En una comunidad donde se observa desde el principio esta disciplina de la lengua, cada uno en particular podrá hacer un descubrimiento incomparable. No podrá dejar de observar continuamente a su prójimo, de juzgarlo, de condenarlo, de ponerle en su lugar y presionarle. Pero también podrá dejarle completamente libre en la situación en la que Dios le ha colocado respecto a él. Verá ensancharse su horizonte y descubrirá por primera vez, a propósito del prójimo, la riqueza y el esplendor del don de Dios creador.

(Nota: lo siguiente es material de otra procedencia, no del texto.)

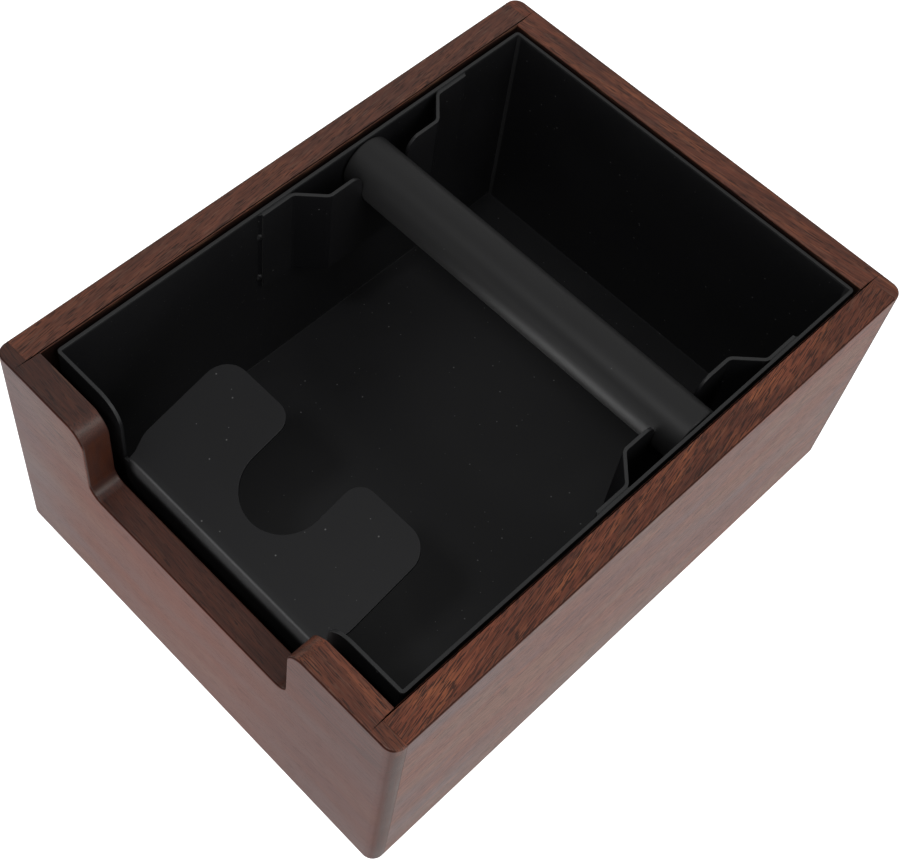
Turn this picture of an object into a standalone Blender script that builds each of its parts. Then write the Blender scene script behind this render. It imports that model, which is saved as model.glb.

Dios no creó a mi prójimo como yo lo hubiera creado. No me lo dio como un hermano a quien dominar, sino para que, a través de él, pueda encontrar al Señor que lo creó. En su libertad de criatura de Dios, el prójimo se convierte para mí en fuente de alegría, mientras que antes no era más que motivo de fatiga y pesadumbre. Dios no quiere que yo forme al prójimo según la imagen que me parezca conveniente, es decir, según mi propia imagen, sino que él lo ha creado a su imagen, independientemente de mí, y nunca puedo saber de antemano cómo se me aparecerá la imagen de Dios en el prójimo; adoptará sin cesar formas completamente nuevas, determinadas únicamente por la libertad creadora de Dios. Esta imagen podrá parecerme insólita e incluso muy poco divina; sin embargo, Dios ha creado al prójimo a imagen de su Hijo, el Crucificado, y también esta imagen me parecía muy extraña y muy poco divina, antes de llegar a comprenderla.

La función del creyente

En lo sucesivo, todas las diferencias existentes entre los miembros de la comunidad, diferencias de fuerza o debilidad, de inteligencia o sandez, de talento o incapacidad, de piedad o impiedad, ya no serán motivo de discusión, de juicio, de condenación, en una palabra, de autojustificación; al contrario, serán ocasión de alegría y de servicio mutuo. Cada miembro de la comunidad recibirá en ella su lugar bien determinado, pero no aquel en el que afirmarse con mayor éxito, sino aquel desde el cual pueda servir mejor a los demás. En la comunidad cristiana todo depende de que cada uno llegue a ser un eslabón insustituible de la misma cadena: sólo cuando hasta el eslabón más pequeño está bien soldado, la cadena es irrompible. Una comunidad que permite la existencia de miembros que no se aprovechan está labrando su ruina. Por eso será conveniente que asigne a cada uno una tarea especial a fin de que en horas de duda nadie pueda sentirse inútil. Toda comunidad cristiana debe saber que no solamente los débiles necesitan de los fuertes, sino también que los fuertes no pueden prescindir de los débiles. La eliminación de los débiles significaría la muerte de la comunidad.